Texas leaders are hoping to learn a lot more about earthquakes--and in particular what role oil and gas fracking plays in them--through a new statewide system. TexNet, established through state funding at the University of Texas-Austin, is described as the nation's most advanced state-run seismic monitoring system. It includes 22 permanent monitoring stations and another 40 portable monitors that can be placed at various locations across the state.
The TexNet system was developed in part due to rising concerns about increasing numbers of small earthquakes in areas of Texas and Oklahoma near oil and gas drilling sites. Specifically, the process of hydraulic fracturing, or fracking, which blasts water underground to help release shale. While fracking's environmental benefits have been touted, it has also been linked to an increase in seismic activity in certain regions.

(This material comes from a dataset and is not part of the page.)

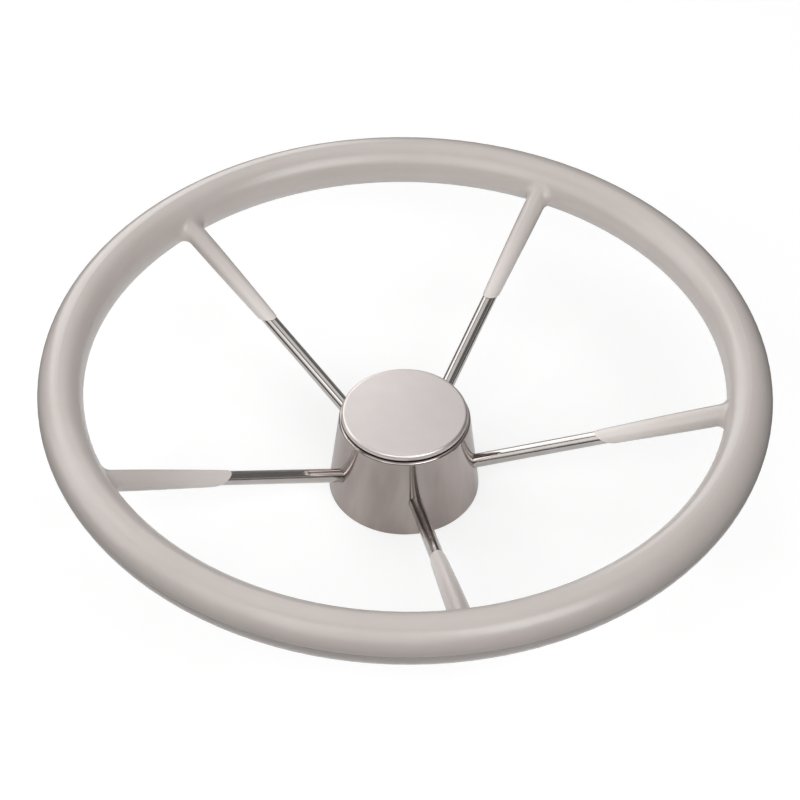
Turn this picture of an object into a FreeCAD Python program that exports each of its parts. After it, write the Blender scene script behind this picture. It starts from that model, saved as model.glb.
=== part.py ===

Dr. Scott Tinker, director of UT's Bureau of Economic Geology, says most people misunderstand fracking and its potential impact on seismic activity. "It's not the drilling, it's the disposal of produced waters," he tells KTRH. That underground wastewater is what could be a factor in earthquakes. "What we see with about 7,500 disposal wells in Texas is maybe 10 to 20, on that range, which are potentially associated with earthquakes," says Tinker. He adds that, contrary to some misperceptions, the oil and gas industry is fully supportive of and cooperative with the effort.
The ultimate goal of TexNet, according to Tinker, is to work together to find answers, rather than finger-point. "We've got 50-plus new seismometers that will help understand the baseline, and then help us look at changes going forward, to make sure we can understand if, in fact, human activity is causing these, and how to minimize the damage from that," he says.